Now, the easiest thing to do is to refer to external research.

Has Gartner, Forbes, Forrester Research, Marketing Sherpa, or another credible analyst published market estimates? If so, can we base our assumptions on those data points?

Depending on your market thesis, this may not be best for your business.

If there’s already a market research report out there with all the information you need, it might be too late to tackle the opportunity.

What you probably want to do is a Top-down or a Bottom-up sizing.

Top-down Analysis of your Total Addressable Market

The top-down approach uses secondary market research to define a subset of customers unified by the characteristics of your market.

Usually, to calculate your total addressable market, you start with a large number and then narrow it down based on the criteria of your segment. Hence, top-down.

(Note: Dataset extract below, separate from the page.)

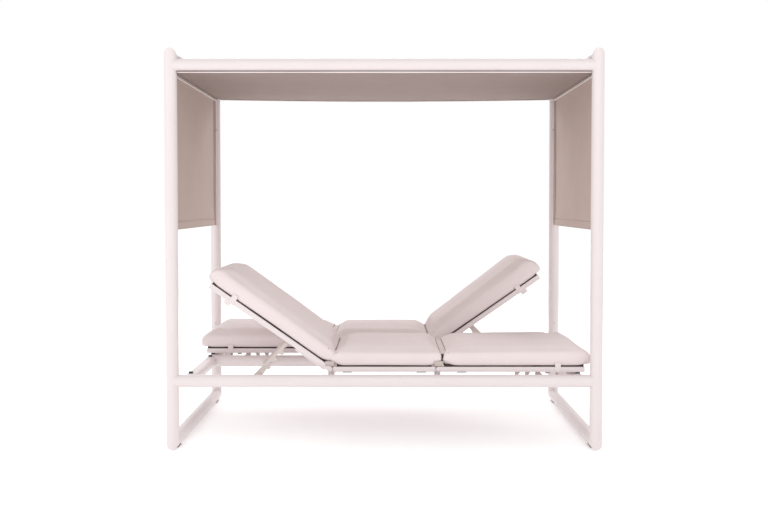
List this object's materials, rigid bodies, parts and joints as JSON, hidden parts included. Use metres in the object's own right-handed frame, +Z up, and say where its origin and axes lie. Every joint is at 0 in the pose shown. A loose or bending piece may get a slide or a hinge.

You need to find the data related to the variables and criteria used for your market segmentation. For example, if you provide a product to business travellers. You’d first look at the country population, then look at active population, then at the age of active population travelling once a year, once a month, once a week, etc.

You could use data from:

  • Government data and census surveys (E.g. data.gov or data.europa.eu)
  • LinkedIn
  • Directories, trade groups and industry analytics
  • Worldwide Financial and Economic data sources like Quandl
  • Bureau of Labor Statistics
  • Or various sub-market data

As you do, it’s a good idea to take note of your hypotheses. It helps manage uncertainty and gives you base assumptions to go and validate.

You can use this template for Top-down (or Bottom-up) TAM calculations.

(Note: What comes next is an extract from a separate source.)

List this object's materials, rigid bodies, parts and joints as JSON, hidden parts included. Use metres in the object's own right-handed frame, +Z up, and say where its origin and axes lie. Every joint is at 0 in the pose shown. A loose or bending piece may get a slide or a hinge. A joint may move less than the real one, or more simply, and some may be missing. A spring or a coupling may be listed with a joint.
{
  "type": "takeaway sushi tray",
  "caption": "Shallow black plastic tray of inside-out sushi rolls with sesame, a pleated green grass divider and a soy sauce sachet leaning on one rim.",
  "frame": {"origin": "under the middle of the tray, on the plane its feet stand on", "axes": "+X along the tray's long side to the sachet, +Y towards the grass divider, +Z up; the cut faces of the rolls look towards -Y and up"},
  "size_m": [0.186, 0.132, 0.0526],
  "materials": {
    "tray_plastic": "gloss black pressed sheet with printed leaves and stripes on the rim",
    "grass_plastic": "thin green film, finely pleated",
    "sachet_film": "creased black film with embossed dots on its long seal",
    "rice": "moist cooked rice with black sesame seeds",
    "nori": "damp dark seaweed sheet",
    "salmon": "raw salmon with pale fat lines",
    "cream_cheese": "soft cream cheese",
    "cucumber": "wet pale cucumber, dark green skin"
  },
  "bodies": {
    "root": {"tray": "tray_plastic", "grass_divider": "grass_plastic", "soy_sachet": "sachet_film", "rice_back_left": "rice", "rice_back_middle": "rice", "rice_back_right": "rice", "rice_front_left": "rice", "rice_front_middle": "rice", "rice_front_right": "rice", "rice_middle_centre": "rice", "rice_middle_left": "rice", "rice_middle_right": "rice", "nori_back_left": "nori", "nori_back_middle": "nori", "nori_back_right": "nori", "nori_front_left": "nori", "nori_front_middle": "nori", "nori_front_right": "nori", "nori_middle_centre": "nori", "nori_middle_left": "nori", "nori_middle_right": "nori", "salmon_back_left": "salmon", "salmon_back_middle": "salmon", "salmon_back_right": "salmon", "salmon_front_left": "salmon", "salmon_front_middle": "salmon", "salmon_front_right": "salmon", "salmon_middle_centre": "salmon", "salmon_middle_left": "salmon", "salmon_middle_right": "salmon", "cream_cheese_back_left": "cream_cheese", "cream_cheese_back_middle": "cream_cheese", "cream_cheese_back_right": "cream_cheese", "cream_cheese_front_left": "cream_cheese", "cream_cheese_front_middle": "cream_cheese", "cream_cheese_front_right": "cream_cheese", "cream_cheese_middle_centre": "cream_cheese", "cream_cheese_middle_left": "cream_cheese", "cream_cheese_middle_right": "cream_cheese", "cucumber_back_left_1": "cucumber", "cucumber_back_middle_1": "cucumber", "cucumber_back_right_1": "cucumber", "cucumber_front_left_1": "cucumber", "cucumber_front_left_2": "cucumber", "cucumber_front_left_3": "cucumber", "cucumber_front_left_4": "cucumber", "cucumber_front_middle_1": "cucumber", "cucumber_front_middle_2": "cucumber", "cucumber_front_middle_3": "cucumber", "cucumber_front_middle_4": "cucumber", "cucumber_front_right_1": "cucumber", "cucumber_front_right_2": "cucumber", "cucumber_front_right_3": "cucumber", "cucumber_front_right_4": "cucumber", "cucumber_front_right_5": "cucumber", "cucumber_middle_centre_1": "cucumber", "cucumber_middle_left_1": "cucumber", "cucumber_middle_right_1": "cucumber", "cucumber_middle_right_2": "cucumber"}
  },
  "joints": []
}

Total Addressable Market Bottom-up Analysis

Now, the best way to calculate your total addressable market is through a bottom-up analysis – also called ‘counting noses’.

It starts with your market thesis and your primary market research – interviews, surveys, willingness to pay – looking at the users fitting your customer profile.

For a bottom-up analysis, you determine the local market size – how many people fit in your local target market – and then extrapolate that to a wider population.

For example, you’d start with your current ideal customers, figure out how many companies in your region fit that profile and then expand that globally.

Bottom-up analyses are perceived to be more accurate, because they’re anchored around proven data points that can be magnified to uncover the whole TAM population.

Again, you want to map your hypotheses for this analysis.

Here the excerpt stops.